- WHAT THE TASK REQUIRES
Copy out all lines in the data below containing the string "frame".

+ + + + + + +

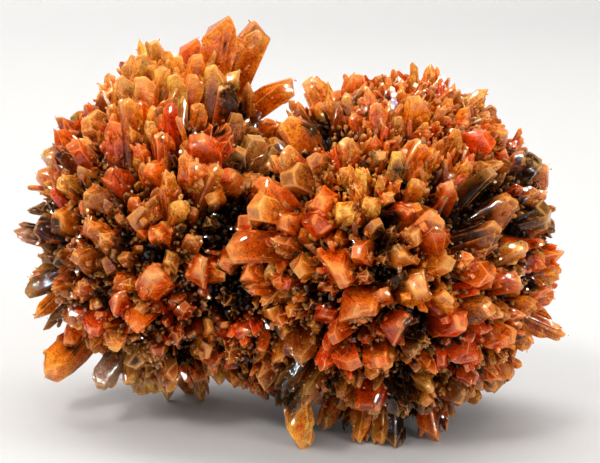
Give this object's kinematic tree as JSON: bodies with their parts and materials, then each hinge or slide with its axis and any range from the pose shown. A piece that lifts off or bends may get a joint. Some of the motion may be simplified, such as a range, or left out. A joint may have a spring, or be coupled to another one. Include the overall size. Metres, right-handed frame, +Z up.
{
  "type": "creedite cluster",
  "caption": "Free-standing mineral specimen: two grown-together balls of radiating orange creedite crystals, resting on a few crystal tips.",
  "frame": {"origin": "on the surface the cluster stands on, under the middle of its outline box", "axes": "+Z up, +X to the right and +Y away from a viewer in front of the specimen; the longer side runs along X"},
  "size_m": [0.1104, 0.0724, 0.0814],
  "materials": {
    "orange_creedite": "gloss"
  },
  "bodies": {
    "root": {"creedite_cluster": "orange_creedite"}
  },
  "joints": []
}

+ + + + + + +

- FULL SOLUTION
Give this object's kinematic tree as JSON: bodies with their parts and materials, then each hinge or slide with its axis and any range from the pose shown. A piece that lifts off or bends may get a joint. Some of the motion may be simplified, such as a range, or left out. A joint may have a spring, or be coupled to another one. Include the overall size. Metres, right-handed frame, +Z up.
  "frame": {"origin": "on the surface the cluster stands on, under the middle of its outline box", "axes": "+Z up, +X to the right and +Y away from a viewer in front of the specimen; the longer side runs along X"},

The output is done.